Data entries:
────────

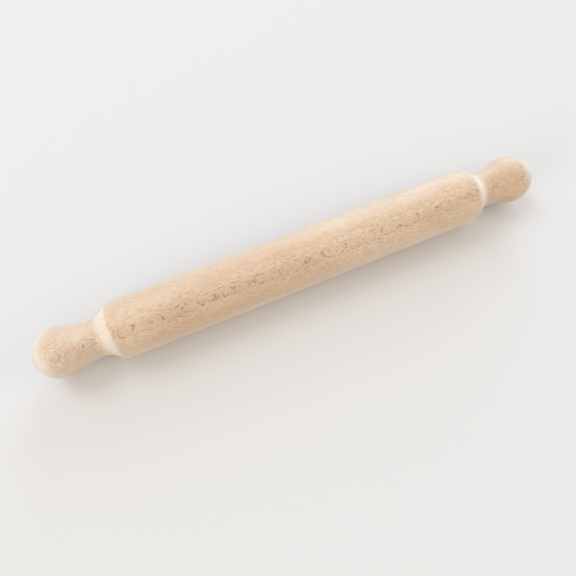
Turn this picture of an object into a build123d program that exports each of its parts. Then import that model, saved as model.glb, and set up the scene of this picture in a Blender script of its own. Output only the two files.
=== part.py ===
from build123d import *
from math import acos, cos, degrees, radians, sin
import os

# A beech rolling pin, turned from one blank, so barrel and grips are a single solid. The turning
# axis is X, with the origin on it at mid length, and the pin lies along a table with Z up.
# Both ends have the same outline, so the barrel takes whatever length the two grips leave.

# Driving dimensions, in millimetres and degrees
overall_length = 386.6
barrel_diameter = 41.1
edge_radius = 38.0  # eases the end of the barrel down to the rim
rim_drop = 0.55  # how far the rim lies below the barrel
shoulder_angle = 38.7  # slope of the straight shoulder to the axis
cove_radius = 12.9  # hollow between the shoulder and the neck
neck_diameter = 26.2
flare_radius = 39.0  # hollow from the neck out to the ball
ball_diameter = 35.8
nose_length = 19.0  # from the widest place of the ball to its tip

# Radii, and how far each arc turns
barrel_radius = barrel_diameter / 2
rim_radius = barrel_radius - rim_drop
neck_radius = neck_diameter / 2
ball_radius = ball_diameter / 2
edge_turn = acos(1 - rim_drop / edge_radius)
shoulder_turn = radians(shoulder_angle)
flare_turn = acos((neck_radius + flare_radius) / (flare_radius + ball_radius))

# Places along the axis, from the tip back to the barrel
tip_x = overall_length / 2
ball_x = tip_x - nose_length
neck_x = ball_x - (flare_radius + ball_radius) * sin(flare_turn)
cove_top_x = neck_x - cove_radius * sin(shoulder_turn)
cove_top_radius = neck_radius + cove_radius * (1 - cos(shoulder_turn))
shoulder_length = (rim_radius - cove_top_radius) / sin(shoulder_turn)
rim_x = cove_top_x - shoulder_length * cos(shoulder_turn)
barrel_end_x = rim_x - edge_radius * sin(edge_turn)


def end_outline():
    """The outline of the right-hand end, from the barrel out to the tip."""
    edge = JernArc((barrel_end_x, barrel_radius), (1, 0), edge_radius, -degrees(edge_turn))
    shoulder = Line(edge @ 1, (cove_top_x, cove_top_radius))
    cove = JernArc(shoulder @ 1, shoulder % 1, cove_radius, shoulder_angle)
    flare = JernArc(cove @ 1, cove % 1, flare_radius, degrees(flare_turn))
    JernArc(flare @ 1, flare % 1, ball_radius, -degrees(flare_turn))
    EllipticalCenterArc((ball_x, 0), nose_length, ball_radius, arc_size=90)


def rolling_pin():
    """The whole pin: its outline, closed along the axis and turned once round it."""
    with BuildPart() as pin:
        with BuildSketch():
            with BuildLine():
                end_outline()
                mirror(about=Plane.YZ)
                Line((-barrel_end_x, barrel_radius), (barrel_end_x, barrel_radius))
                Line((-tip_x, 0), (tip_x, 0))
            make_face()
        revolve(axis=Axis.X)
    return pin.part


os.makedirs("parts", exist_ok=True)
export_step(rolling_pin(), "parts/rolling_pin.step")

print("rim to rim", round(2 * rim_x, 2))
print("straight barrel", round(2 * barrel_end_x, 2))
print("neck at", round(neck_x, 2))
print("grip, rim to tip", round(tip_x - rim_x, 2))
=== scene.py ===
import math
import bpy
from mathutils import Matrix, Vector


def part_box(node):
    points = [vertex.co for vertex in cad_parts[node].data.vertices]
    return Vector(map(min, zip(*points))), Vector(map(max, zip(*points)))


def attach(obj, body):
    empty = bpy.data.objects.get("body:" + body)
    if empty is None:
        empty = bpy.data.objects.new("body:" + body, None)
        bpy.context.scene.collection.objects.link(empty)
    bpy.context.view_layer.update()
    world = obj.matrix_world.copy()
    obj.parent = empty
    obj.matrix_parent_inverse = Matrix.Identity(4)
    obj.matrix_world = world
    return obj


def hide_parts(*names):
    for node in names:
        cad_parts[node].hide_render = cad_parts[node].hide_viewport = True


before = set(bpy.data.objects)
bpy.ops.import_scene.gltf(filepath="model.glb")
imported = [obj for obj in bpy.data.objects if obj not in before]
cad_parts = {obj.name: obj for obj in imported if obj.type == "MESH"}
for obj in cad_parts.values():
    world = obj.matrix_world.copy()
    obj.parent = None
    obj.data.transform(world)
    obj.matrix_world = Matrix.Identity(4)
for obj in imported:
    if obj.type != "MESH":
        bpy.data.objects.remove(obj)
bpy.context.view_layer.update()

# A beech rolling pin, turned from one blank. Everything is in metres; X is the turning axis and
# the pin lies along the floor.


def linearColour(hexColour):
    channels = [int(hexColour[i : i + 2], 16) / 255 for i in (1, 3, 5)]
    return [c / 12.92 if c <= 0.04045 else ((c + 0.055) / 1.055) ** 2.4 for c in channels] + [1.0]


def addNode(tree, kind, inputs={}, out=None, **settings):
    # inputs go by name or number; the output that comes back is the one named, or the first in use
    node = tree.nodes.new("ShaderNode" + kind)
    for name, value in settings.items():
        setattr(node, name, value)
    for key, value in inputs.items():
        socket = node.inputs[key] if isinstance(key, int) else next(
            s for s in node.inputs if s.name == key and s.enabled)
        if isinstance(value, bpy.types.NodeSocket):
            tree.links.new(value, socket)
        else:
            socket.default_value = value
    return node.outputs[out] if out else next((s for s in node.outputs if s.enabled), None)


# The pin's radius and length come from the frame, the rest of its outline from here
pinShape = {
    "rimDrop": 0.00055,  # the rim lies this far below the barrel
    "edgeRadius": 0.038,  # eases the end of the barrel down to the rim
    "rimSoftness": 0.0014,  # sanding breaks the rim's corner this wide
    "rimSegments": 6,
    "shoulderAngle": math.radians(38.7),
    "coveRadius": 0.0129,
    "neckRadius": 0.0131,
    "flareRadius": 0.039,
    "ballRadius": 0.0179,
    "noseLength": 0.019,
    "facetTurn": math.radians(3.4),  # most that one facet of the outline turns
    "barrelStep": 0.011,
    "sides": 256,
    "mergeDistance": 0.00001,
}


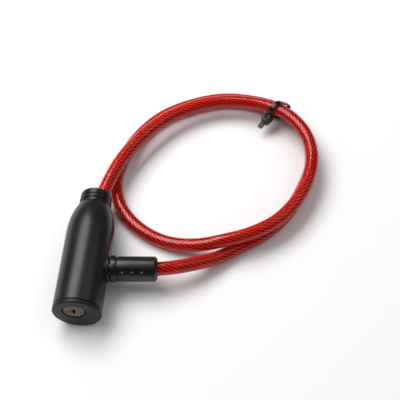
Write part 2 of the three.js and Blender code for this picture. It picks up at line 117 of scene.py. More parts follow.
# Route of the cable's centre in metres from GROUND, ferrule first
ROUTE = [
    *((p[0] * MM, p[1] * MM, HEAD_ORIGIN.z) for p in (along_port(28), along_port(38.6))),
    (0.0496, 0.0343, 0.0133),
    (0.0613, 0.0394, 0.0105),
    (0.0740, 0.0472, 0.0060),
    (0.0880, 0.0578, 0.0042),
    (0.1015, 0.0678, 0.00415),
    (0.1135, 0.0825, 0.00415),
    (0.1220, 0.1010, 0.00415),
    (0.1268, 0.1195, 0.00415),
    (0.1246, 0.1395, 0.00415),
    (0.1164, 0.1532, 0.0045),
    (0.1040, 0.1620, 0.0055),
    (0.0880, 0.1670, 0.0044),
    (0.0680, 0.1672, 0.00415),
    (0.0485, 0.1606, 0.00415),
    (0.0315, 0.1496, 0.00415),
    (0.0186, 0.1332, 0.00415),
    (0.0104, 0.1130, 0.00415),
    (0.0086, 0.0954, 0.00415),
    (0.0142, 0.0778, 0.00415),
    (0.0268, 0.0642, 0.00415),
    (0.0430, 0.0562, 0.0046),
    (0.0600, 0.0536, 0.0076),
    (0.0765, 0.0554, 0.0119),
    (0.0930, 0.0617, 0.0126),
    (0.1080, 0.0724, 0.0126),
    (0.1188, 0.0876, 0.0126),
    (0.1252, 0.1050, 0.0126),
    (0.1264, 0.1234, 0.0126),
    (0.1204, 0.1406, 0.0127),
    (0.1070, 0.1534, 0.0129),
    (0.0900, 0.1594, 0.0118),
    (0.0660, 0.1594, 0.0109),
    (0.0434, 0.1496, 0.0112),
    (0.0264, 0.1336, 0.0122),
    (0.0120, 0.1100, 0.0129),
    (0.0044, 0.0856, 0.0138),
    (0.0000, 0.0620, 0.01385),
    (0.0000, 0.0510, 0.01385),
]


# Sizes and colours ---------------------------------------------------------------------------


def millimetres(name, description, default):
    """A length that a user would change, its default in mm."""
    return FloatProperty(name=name, description=description, default=default * MM, unit="LENGTH")


def colour(name, description, default):
    """A linear colour that a user would change."""
    return FloatVectorProperty(
        name=name, description=description, default=default, subtype="COLOR", size=3, min=0, max=1
    )


class HeadSizes(bpy.types.PropertyGroup):
    """Sizes of the head."""

    length: millimetres("Length", "From the key end to the rim of the neck", 79)
    cap: millimetres("Cap", "Visible thickness of the end cap", 2.4)
    seam: millimetres("Seam", "Width of the groove between the cap and the shell", 0.35)
    wall: millimetres("Wall", "Thickness of the shell", 1.8)
    lip: millimetres("Lip radius", "Radius of the neck's lip", 9.28)
    bead: millimetres("Bead radius", "Radius of the two beads below the lip", 9.45)
    groove: millimetres("Groove radius", "Radius of the grooves round the neck", 8.75)
    boss: millimetres("Boss radius", "Radius of the boss round the port", 7.5)
    boss_end: millimetres("Boss end", "How far the boss reaches from the head's axis", 14.4)
    plug: millimetres("Plug radius", "Radius of the key plug", 6.1)
    keyway: millimetres("Keyway", "Width of the keyway", 1.5)
    blade: millimetres("Blade", "Height of the keyway", 4.6)


class FerruleSizes(bpy.types.PropertyGroup):
    """Sizes of the ferrule, measured along the port's axis."""

    collar: millimetres("Collar radius", "Radius of the collar", 7.7)
    sleeve: millimetres("Sleeve radius", "Radius of the sleeve", 7.2)
    end: millimetres("End", "Where the sleeve ends", 41.5)
    dimple: millimetres("Dimple radius", "Radius of the dimples in the sleeve", 1.6)
    depth: millimetres("Dimple depth", "Depth of the dimples", 0.85)
    pin: millimetres("Pin radius", "Radius of the locking pin", 3.9)


class CableSizes(bpy.types.PropertyGroup):
    """Sizes of the cable."""

    jacket: millimetres("Jacket diameter", "Outside diameter of the jacket", 8)
    strand: millimetres("Strand diameter", "Diameter of one outer strand", 1.52)
    pitch: millimetres("Pitch radius", "Radius at which the outer strands lie", 2.1)
    lay: millimetres("Lay", "Length in which a strand goes once round", 28)
    strands: IntProperty(name="Strands", description="Outer strands", default=8, min=3)


class Colours(bpy.types.PropertyGroup):
    """Colours of the lock."""

    shell: colour("Shell", "Matte plastic of the head", (0.011, 0.0113, 0.0135))
    sleeve: colour("Sleeve", "Plastic of the ferrule", (0.0075, 0.0075, 0.0088))
    vinyl: colour("Vinyl", "Clear jacket of the cable", (0.90, 0.028, 0.014))
    brass: colour("Brass", "Key plug", (0.155, 0.115, 0.077))
    tie: colour("Tie", "Tie round the coil", (0.006, 0.006, 0.0066))
    floor: colour("Floor", "Plain floor", (0.86, 0.86, 0.87))


class ViewSettings(bpy.types.PropertyGroup):
    """Where the camera stands."""

    azimuth: FloatProperty(
        name="Azimuth", description="Heading from +Y", default=math.radians(-4.88), subtype="ANGLE"
    )
    down: FloatProperty(
        name="Down", description="Angle below the horizon", default=math.radians(55.97), subtype="ANGLE"
    )
    distance: FloatProperty(
        name="Distance", description="From the camera to its target", default=0.6092, unit="LENGTH"
    )
    lens: FloatProperty(name="Lens", description="Focal length in millimetres", default=90)


# Meshes --------------------------------------------------------------------------------------


def deselect():
    """Leaves edit mode and lets go of everything."""
    if bpy.context.object and bpy.context.object.mode != "OBJECT":
        bpy.ops.object.mode_set(mode="OBJECT")
    bpy.ops.object.select_all(action="DESELECT")


def pick(piece):
    """Selects the piece alone and makes it the active one."""
    deselect()
    piece.select_set(True)
    bpy.context.view_layer.objects.active = piece


def named(name):
    """The piece that was just added, with its name."""
    piece = bpy.context.object
    piece.name = piece.data.name = name
    return piece


def lay_in(piece, place):
    """Moves a shape made round the origin in mm into its place, and leaves the object unturned."""
    pick(piece)
    piece.matrix_world = place
    bpy.ops.object.transform_apply(location=True, rotation=True, scale=True)
    return piece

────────

The first line of the records and every line down to the line with "nose_length = 19.0" must be quoted exactly; leave out all else.

Output of the exercise:
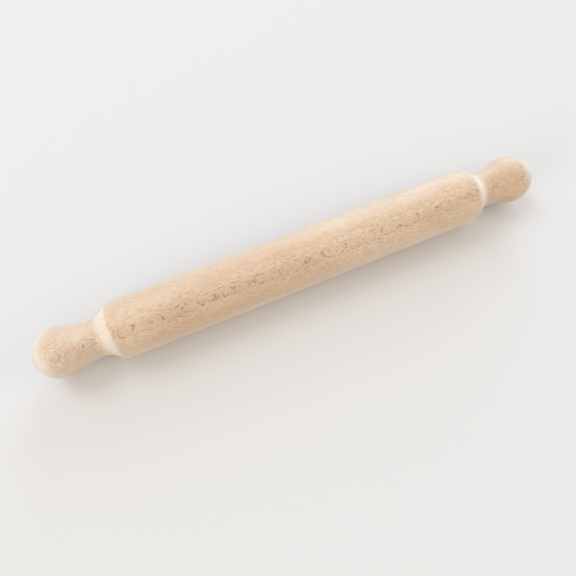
Turn this picture of an object into a build123d program that exports each of its parts. Then import that model, saved as model.glb, and set up the scene of this picture in a Blender script of its own. Output only the two files.
=== part.py ===
from build123d import *
from math import acos, cos, degrees, radians, sin
import os

# A beech rolling pin, turned from one blank, so barrel and grips are a single solid. The turning
# axis is X, with the origin on it at mid length, and the pin lies along a table with Z up.
# Both ends have the same outline, so the barrel takes whatever length the two grips leave.

# Driving dimensions, in millimetres and degrees
overall_length = 386.6
barrel_diameter = 41.1
edge_radius = 38.0  # eases the end of the barrel down to the rim
rim_drop = 0.55  # how far the rim lies below the barrel
shoulder_angle = 38.7  # slope of the straight shoulder to the axis
cove_radius = 12.9  # hollow between the shoulder and the neck
neck_diameter = 26.2
flare_radius = 39.0  # hollow from the neck out to the ball
ball_diameter = 35.8
nose_length = 19.0  # from the widest place of the ball to its tip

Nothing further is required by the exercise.